Look at all those clinics where trainers take wild mustangs and within 3 days they have them halter broke and are riding them around. With out the horse ever getting upset or bucking. Anyways thats my soap box and my experience with whether a driving horse can be successfully and safely pulling a cart in less than 6 months.
A driving horse is a whole different ball game. You have attached a "weapon" to them that can hurt them. I have know plenty of horses who have had wrecks with vehicles and now will never drive. I can't say the same thing about riding horses.
I would say that your techniques are quite different than the professional expert driving trainers that I know (local, national, and international). If it works for you, fine. I have made the mistake of confusing "acceptance" with "readiness" and had disasterous results. Yes, I have had horses that went from harness to hitch in six easy lessons, but those were the rare exceptions. When I am training, I will take the time to actually "push" my horses a little so that I know what their "breaking point" is. I want to know what is going to make them "freak" or spook before I even put to and help them understand how to work through it safely (John Lyons calls it "spook in place"). It's not a matter of "if" but "when" they spook, even with our absolutely quiet horses. Those are the ones that I am MOST leary of because when they blow, they blow fast and hard.
Just this weekend we were at a Horse Fair and a kids driving group was on their way into the arena. One of the minis blew up and reared (with a header) and fell over backwards. My husband and I happened to be standing right there, so in true carriage driver fashion we jumped right in to help. We told the adults to get the mini's head down, but unfortunately his head was on top of the shaft facing the cart, so an adult held the horse's head. This didn't really keep it from thrashing as we were trying to get it out of the tangled mess. I told them to release the backstrap as that would drop the whole back assembly of the harness (my hands were full of stuff for the next group waiting to go in the arena). The crupper had slipped off the tail and the breeching was under the horse, so we had to go after other buckles. My husband started undoing the saddle and found that the harness didn't have open tugs, but those modified wrap tugs, so even releasing the backstrap wouldn't have worked as the horse was "wedged" in the cart. They managed to get the harness off the horse without cutting something, but my husband was ready to get his jackknife out.
After that, the other horses started fussing and the kids kept jumping out of their carts, so I was running around telling them that they needed to be in the cart if their horse was put to. Each one had a header who was holding the rein instead of the caveson. If the first one had the caveson, they might have been able to pull the mini out of the air or keep it down in the first place.

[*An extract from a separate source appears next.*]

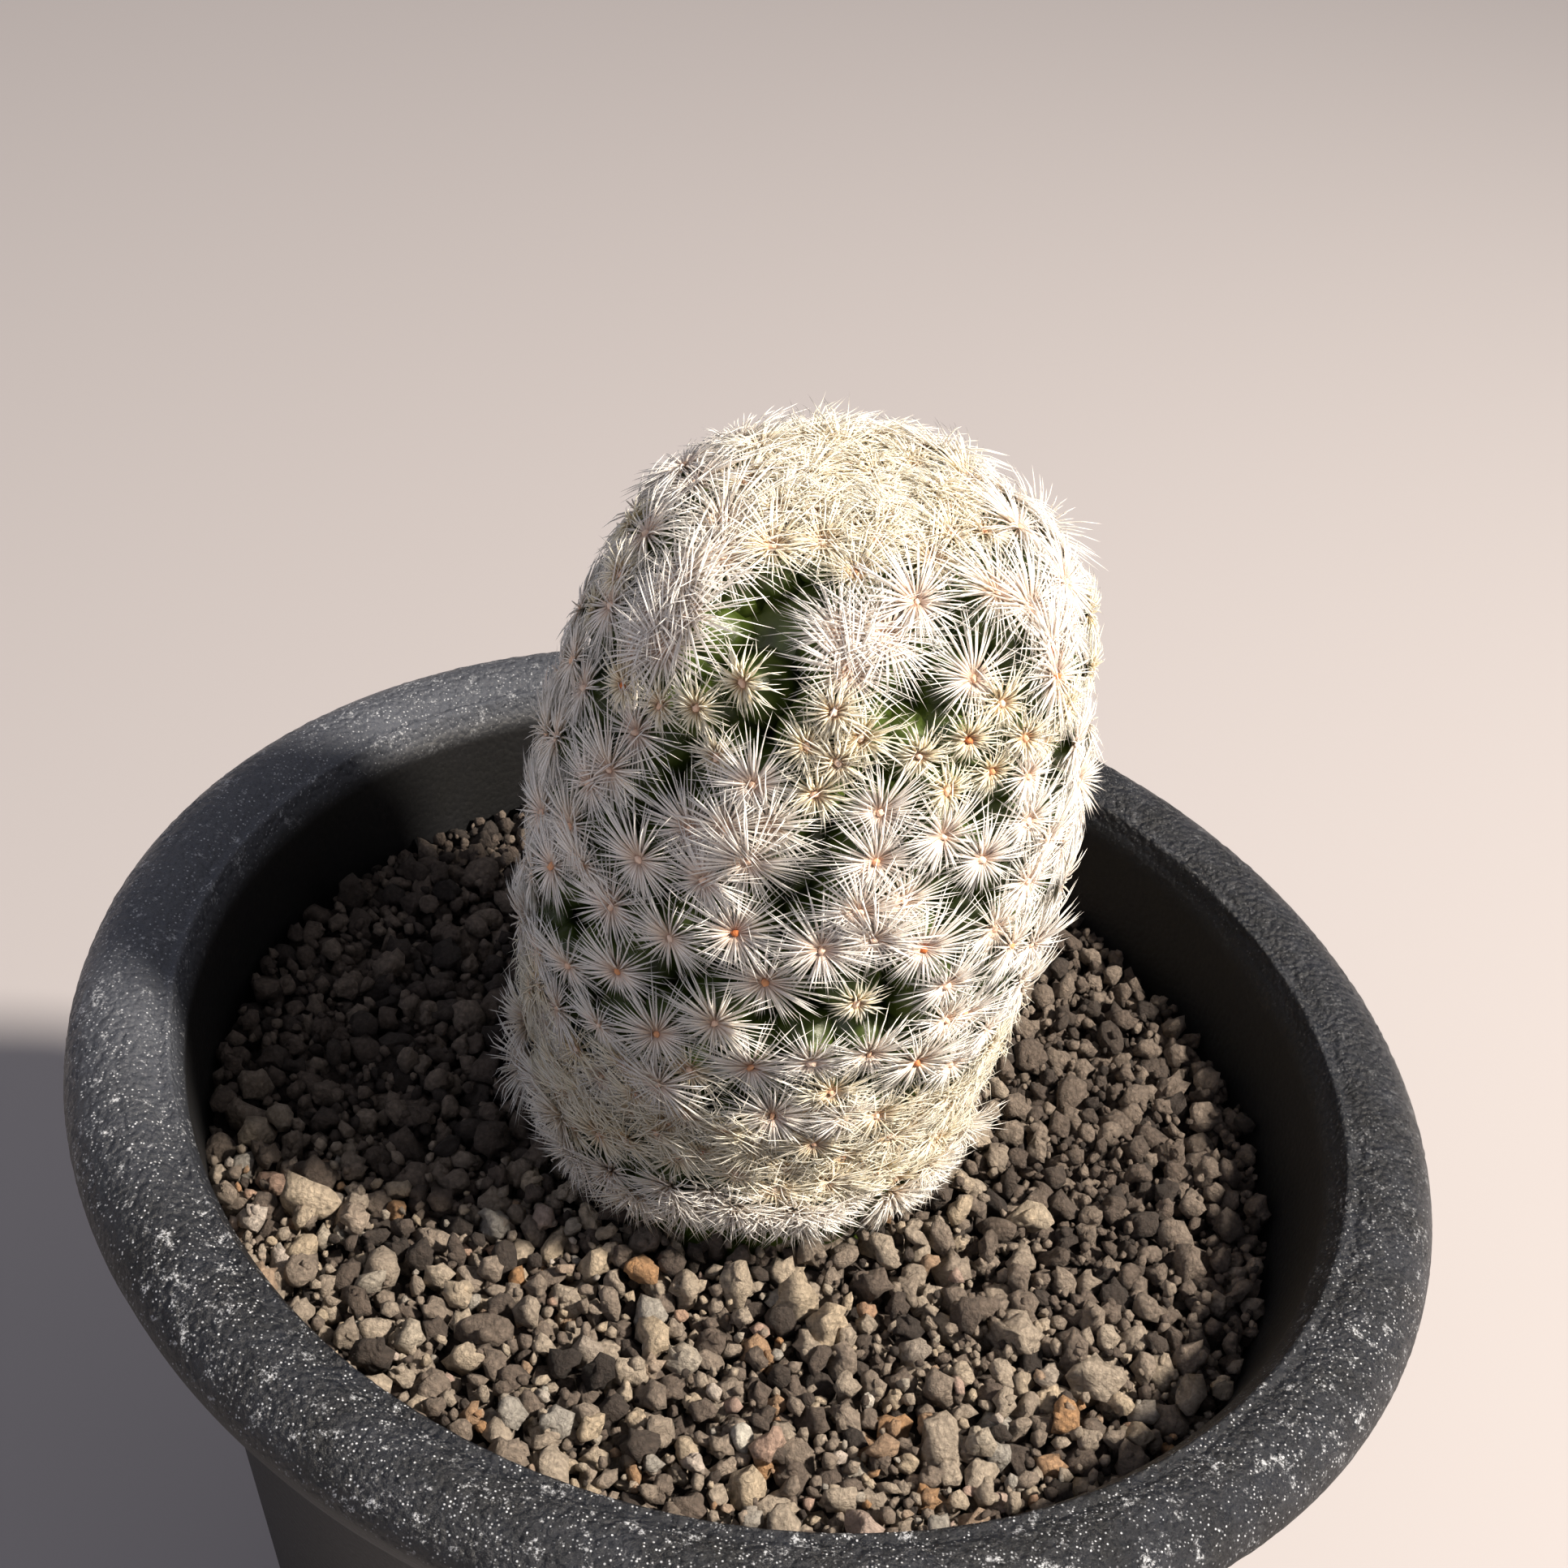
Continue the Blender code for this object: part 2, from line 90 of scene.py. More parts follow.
# Stones seen on top: place and size in mm, and where their colour lies on the tone ramp
SEEN_STONES = [
    (5.3, -16.2, 2.9, 0.81), (7.7, -18.1, 2.8, 0.78), (1.3, -16.4, 3.2, 0.70), (-3.2, -21.6, 2.6, 0.80),
    (-24.4, -17.5, 2.6, 0.90), (-12.9, -18.9, 1.4, 0.945), (-2.5, -30.6, 2.4, 0.06), (4.6, -26.1, 2.2, 0.10),
    (3.7, -28.2, 1.7, 1.00), (5.4, -28.6, 1.9, 0.965), (-7.9, -30.2, 2.0, 0.88), (12.5, -26.4, 1.9, 0.92),
    (-5.7, -29.5, 1.6, 0.80), (16.1, -24.5, 3.2, 0.62), (18.5, -24.8, 2.0, 0.84), (20.2, -14.5, 3.4, 0.60),
    (16.8, -14.1, 2.4, 0.12), (25.9, -17.1, 3.0, 0.66), (-27.7, -17.0, 3.2, 0.74), (-18.4, -25.7, 2.0, 0.84),
    (20.6, -3.9, 2.4, 0.82), (15.9, -10.7, 1.3, 0.97), (16.8, -20.3, 1.2, 0.97),
]
STONE_SINK = 0.38
GRAIN_LAYER = 2.6 * MM
GRAIN_TOP = SOIL_HEIGHT + 0.9 * MM
HEAP_CELL = 0.25 * MM
SPOT_TRIES = 7
REST_SHARE = 0.82
KNOBS = 1.05
KNOBS_ACROSS = 3.0
BEHIND_STEM_DARKENING = 0.66
BED_SHADE_TONE = 0.05
STEM_CLEARANCE = 12.9 * MM
STEM_MOUND = 1.3 * MM
MOUND_REACH = 7.0 * MM

# Stem sizes: radius and height above the mix of the surface through the spine clusters
STEM_PLACE = Vector((-1.4 * MM, 0.4 * MM, 0.0))
STEM_OUTLINE_MM = [
    (14.0, 0.0), (15.3, 6.0), (16.1, 12.0), (16.9, 18.0), (17.4, 24.0), (17.6, 30.0), (17.0, 36.0),
    (15.8, 42.0), (14.2, 47.4), (9.4, 51.5), (0.0, 53.0),
]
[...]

When I head, I have two fingers in the caveson and my thumb around the rein. That way, I am not mixing the signals either from what the driver is telling the horse. I also looked at their other harnesses, and instead of a buckle on the backstrap, there was a Conway buckle. Even if we were able to get to that downed horse's backstrap, we wouldn't have been able to get it off easily. These horses are supposedly so trained, that they are part of a kids performance group. It can happen at any time.
IMO (and a lot of other people) driving is THE most dangerous thing you can do with a horse (even with a mini) besides maybe bronc riding or steer wrestling. That is why drivers are extremely concerned about safety and accepted driving practices. I don't know of a equine sport that is
more about safety than driving. I have a friend who was giving a clinic to a 4-H group and going over the proper methods of handling a driving horse. The 4-H leader told him that they weren't concerned about safety, they just wanted to have fun.
Needless to say, he didn't put in a lot of time there anymore if even the leadership for the group wasn't going to listen. You can't have fun if you are not safe.
You can't teach a kid what numbers are and have them dividing them in the same day. I write this so that anyone reading understands that this is the exception rather than the rule with driving horses.